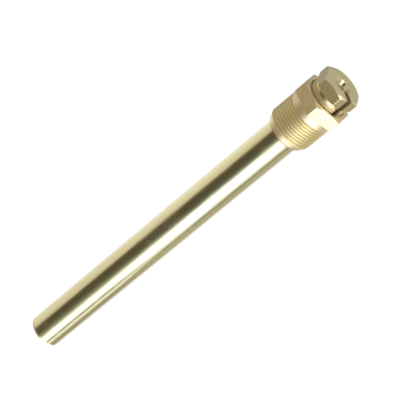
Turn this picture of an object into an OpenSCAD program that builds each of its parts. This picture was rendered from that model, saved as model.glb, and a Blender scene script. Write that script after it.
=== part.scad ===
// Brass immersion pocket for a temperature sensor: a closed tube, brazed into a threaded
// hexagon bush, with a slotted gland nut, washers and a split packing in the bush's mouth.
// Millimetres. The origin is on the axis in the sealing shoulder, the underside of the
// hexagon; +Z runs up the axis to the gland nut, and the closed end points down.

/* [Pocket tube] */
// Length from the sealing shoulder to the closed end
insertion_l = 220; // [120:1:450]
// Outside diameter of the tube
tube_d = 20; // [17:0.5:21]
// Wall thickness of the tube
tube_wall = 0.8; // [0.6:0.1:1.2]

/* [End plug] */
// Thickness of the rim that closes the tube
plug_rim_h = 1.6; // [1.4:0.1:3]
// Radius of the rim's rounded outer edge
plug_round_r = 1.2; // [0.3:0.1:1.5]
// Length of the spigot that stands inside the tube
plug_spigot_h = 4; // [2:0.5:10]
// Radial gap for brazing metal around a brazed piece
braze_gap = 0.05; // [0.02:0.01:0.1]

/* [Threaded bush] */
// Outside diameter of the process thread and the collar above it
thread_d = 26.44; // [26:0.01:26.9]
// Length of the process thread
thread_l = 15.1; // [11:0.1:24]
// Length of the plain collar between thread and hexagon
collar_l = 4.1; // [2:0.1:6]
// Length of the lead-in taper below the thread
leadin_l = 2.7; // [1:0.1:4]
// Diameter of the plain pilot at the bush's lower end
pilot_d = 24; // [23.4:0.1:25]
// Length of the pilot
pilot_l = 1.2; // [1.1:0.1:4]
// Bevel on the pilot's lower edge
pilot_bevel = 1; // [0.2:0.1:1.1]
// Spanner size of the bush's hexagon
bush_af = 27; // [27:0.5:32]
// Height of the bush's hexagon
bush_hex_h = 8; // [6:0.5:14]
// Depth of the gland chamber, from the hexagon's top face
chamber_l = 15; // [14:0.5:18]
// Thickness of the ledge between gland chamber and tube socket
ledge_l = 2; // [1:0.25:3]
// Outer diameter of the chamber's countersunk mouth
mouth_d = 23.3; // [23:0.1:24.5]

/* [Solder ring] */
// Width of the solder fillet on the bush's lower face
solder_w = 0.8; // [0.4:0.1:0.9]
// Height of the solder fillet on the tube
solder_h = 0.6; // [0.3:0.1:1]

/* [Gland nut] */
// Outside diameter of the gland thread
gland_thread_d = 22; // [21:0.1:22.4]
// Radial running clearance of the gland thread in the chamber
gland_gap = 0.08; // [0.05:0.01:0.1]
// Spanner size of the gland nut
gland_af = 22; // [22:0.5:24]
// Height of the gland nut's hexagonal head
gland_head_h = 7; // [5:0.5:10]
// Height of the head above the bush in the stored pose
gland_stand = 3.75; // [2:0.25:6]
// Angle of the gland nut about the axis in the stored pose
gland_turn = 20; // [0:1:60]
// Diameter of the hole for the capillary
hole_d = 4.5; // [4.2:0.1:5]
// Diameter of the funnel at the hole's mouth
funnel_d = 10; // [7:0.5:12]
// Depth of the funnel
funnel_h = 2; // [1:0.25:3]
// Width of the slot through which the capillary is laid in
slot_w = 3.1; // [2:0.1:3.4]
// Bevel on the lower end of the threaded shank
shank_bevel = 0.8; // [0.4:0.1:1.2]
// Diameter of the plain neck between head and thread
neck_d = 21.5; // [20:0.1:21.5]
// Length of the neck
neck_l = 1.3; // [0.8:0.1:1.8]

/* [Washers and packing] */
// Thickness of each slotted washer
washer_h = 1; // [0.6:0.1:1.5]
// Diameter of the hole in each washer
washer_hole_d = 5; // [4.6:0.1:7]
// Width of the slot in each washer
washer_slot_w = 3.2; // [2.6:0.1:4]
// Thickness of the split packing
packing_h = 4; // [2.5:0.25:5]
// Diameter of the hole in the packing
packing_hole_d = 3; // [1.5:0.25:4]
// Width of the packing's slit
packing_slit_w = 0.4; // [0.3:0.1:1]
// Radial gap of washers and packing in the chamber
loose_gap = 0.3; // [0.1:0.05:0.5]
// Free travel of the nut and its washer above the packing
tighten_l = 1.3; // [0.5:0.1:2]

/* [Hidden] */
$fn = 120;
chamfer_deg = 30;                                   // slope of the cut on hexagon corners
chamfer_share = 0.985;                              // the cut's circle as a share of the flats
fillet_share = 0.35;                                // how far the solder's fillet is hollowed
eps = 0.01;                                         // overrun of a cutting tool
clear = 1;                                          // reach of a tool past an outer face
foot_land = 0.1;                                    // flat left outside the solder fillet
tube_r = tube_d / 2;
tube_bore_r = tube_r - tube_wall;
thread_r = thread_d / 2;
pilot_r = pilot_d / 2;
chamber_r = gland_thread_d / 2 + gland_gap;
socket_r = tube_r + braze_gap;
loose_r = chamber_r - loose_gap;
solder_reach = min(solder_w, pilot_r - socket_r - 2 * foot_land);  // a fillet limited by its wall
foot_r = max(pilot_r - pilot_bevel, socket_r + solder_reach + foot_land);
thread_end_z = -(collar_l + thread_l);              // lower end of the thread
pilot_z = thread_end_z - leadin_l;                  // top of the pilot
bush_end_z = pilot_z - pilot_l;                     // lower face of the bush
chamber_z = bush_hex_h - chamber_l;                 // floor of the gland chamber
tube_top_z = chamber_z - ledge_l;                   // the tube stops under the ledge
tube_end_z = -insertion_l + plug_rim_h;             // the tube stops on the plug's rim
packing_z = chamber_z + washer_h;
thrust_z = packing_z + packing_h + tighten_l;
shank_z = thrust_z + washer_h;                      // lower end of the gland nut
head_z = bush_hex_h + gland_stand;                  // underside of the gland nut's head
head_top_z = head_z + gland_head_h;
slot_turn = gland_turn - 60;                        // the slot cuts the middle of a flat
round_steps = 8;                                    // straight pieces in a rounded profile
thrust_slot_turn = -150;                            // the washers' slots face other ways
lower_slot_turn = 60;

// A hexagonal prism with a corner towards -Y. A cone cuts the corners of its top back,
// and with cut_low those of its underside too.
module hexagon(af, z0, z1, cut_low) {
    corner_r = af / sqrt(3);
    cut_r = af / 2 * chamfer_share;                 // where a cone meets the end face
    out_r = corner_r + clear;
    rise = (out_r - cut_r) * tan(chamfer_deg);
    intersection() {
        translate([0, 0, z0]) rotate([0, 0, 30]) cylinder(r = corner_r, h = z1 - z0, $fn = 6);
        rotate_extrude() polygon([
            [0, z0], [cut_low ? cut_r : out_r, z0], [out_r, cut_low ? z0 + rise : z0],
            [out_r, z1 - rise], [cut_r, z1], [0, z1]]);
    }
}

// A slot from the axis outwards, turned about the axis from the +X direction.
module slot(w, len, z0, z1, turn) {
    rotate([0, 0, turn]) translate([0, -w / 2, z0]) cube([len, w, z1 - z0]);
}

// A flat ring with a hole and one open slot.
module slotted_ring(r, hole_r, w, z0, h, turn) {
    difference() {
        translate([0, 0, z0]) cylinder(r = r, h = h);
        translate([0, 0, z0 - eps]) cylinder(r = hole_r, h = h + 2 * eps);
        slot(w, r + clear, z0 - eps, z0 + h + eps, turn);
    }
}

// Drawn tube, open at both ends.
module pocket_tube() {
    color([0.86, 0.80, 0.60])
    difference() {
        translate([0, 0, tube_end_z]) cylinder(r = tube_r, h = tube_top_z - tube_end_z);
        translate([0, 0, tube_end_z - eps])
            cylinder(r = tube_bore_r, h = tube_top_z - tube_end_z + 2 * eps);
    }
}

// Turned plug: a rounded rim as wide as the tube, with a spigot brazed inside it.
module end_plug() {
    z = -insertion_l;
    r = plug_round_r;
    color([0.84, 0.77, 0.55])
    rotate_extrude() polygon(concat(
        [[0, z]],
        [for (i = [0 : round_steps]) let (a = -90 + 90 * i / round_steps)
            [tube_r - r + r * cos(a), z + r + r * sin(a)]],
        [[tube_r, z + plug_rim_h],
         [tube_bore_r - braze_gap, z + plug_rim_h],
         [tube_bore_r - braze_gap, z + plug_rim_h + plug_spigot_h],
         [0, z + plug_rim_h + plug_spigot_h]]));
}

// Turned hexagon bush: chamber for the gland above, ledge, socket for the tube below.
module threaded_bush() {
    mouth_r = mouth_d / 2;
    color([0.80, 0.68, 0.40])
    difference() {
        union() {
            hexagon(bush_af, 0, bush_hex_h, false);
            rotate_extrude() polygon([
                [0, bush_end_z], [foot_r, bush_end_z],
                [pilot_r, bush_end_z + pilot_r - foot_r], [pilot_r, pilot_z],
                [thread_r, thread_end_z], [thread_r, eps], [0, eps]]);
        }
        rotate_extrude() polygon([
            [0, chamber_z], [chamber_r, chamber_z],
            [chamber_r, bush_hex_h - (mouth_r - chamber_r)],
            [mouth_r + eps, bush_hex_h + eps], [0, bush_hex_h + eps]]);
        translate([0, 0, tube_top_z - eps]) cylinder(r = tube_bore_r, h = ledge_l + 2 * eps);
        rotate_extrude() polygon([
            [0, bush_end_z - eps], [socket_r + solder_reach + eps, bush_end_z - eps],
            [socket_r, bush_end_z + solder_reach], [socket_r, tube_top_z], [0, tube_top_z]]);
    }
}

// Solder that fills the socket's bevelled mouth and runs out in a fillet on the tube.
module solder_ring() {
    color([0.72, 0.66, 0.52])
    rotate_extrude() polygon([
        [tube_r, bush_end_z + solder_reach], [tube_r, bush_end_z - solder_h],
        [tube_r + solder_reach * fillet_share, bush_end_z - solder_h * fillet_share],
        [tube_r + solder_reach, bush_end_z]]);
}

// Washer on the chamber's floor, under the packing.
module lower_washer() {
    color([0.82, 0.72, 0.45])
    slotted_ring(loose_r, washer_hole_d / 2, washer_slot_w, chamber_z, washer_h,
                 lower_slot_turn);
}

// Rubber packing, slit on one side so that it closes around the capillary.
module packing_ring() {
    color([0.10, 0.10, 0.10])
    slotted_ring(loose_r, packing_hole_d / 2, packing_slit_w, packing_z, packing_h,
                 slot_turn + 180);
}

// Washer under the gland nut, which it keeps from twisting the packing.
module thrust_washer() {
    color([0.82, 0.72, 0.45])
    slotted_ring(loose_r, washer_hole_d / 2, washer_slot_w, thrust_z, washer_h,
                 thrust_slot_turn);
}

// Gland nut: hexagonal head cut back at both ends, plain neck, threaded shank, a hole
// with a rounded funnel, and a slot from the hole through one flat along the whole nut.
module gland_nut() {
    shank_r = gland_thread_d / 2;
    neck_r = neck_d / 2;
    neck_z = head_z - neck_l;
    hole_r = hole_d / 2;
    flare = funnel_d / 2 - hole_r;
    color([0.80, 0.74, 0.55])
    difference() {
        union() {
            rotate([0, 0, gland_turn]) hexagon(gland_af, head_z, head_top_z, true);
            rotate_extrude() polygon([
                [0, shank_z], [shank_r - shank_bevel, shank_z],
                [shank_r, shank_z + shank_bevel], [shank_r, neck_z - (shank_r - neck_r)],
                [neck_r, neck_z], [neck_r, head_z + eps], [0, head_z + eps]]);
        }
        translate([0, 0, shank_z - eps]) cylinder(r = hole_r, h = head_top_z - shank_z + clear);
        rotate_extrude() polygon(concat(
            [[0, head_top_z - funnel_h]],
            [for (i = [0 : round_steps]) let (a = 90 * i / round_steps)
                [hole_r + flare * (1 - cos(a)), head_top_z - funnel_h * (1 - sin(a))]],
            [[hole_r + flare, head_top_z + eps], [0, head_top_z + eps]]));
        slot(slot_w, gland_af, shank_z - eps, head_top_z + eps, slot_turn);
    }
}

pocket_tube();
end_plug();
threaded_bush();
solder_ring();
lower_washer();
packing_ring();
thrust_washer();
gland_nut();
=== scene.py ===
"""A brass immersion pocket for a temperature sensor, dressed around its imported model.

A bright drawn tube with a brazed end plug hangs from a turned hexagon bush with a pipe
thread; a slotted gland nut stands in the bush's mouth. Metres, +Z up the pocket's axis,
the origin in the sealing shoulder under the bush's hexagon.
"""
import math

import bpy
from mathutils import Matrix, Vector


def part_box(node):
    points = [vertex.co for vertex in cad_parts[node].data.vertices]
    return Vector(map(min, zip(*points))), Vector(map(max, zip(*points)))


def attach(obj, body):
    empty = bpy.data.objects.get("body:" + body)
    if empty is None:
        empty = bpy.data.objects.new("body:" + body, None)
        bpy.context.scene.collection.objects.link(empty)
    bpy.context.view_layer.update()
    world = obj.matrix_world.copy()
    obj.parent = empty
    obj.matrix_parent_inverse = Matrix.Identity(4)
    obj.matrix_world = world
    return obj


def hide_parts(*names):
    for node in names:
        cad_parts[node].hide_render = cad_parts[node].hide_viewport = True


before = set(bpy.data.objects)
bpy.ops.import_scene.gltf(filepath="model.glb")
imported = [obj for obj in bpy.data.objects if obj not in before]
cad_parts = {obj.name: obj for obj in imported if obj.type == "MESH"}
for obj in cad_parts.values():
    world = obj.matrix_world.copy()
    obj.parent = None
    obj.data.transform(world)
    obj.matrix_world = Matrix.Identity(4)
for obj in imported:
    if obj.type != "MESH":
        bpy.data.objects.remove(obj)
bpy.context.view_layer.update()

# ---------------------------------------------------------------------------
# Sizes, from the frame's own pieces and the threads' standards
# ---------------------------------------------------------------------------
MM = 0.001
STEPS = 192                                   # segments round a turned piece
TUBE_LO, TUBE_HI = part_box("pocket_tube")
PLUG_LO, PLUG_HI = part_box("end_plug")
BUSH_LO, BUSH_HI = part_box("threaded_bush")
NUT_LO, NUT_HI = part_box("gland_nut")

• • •

_WORK TO BE COMPLETED_. Reproduce only the lines from the one containing "pocket_tube();" through the one containing "bpy.context.scene.collection.objects.link(empty)", inclusive of both.

_WORKED ANSWER_.
pocket_tube();
end_plug();
threaded_bush();
solder_ring();
lower_washer();
packing_ring();
thrust_washer();
gland_nut();
=== scene.py ===
"""A brass immersion pocket for a temperature sensor, dressed around its imported model.

A bright drawn tube with a brazed end plug hangs from a turned hexagon bush with a pipe
thread; a slotted gland nut stands in the bush's mouth. Metres, +Z up the pocket's axis,
the origin in the sealing shoulder under the bush's hexagon.
"""
import math

import bpy
from mathutils import Matrix, Vector


def part_box(node):
    points = [vertex.co for vertex in cad_parts[node].data.vertices]
    return Vector(map(min, zip(*points))), Vector(map(max, zip(*points)))


def attach(obj, body):
    empty = bpy.data.objects.get("body:" + body)
    if empty is None:
        empty = bpy.data.objects.new("body:" + body, None)
        bpy.context.scene.collection.objects.link(empty)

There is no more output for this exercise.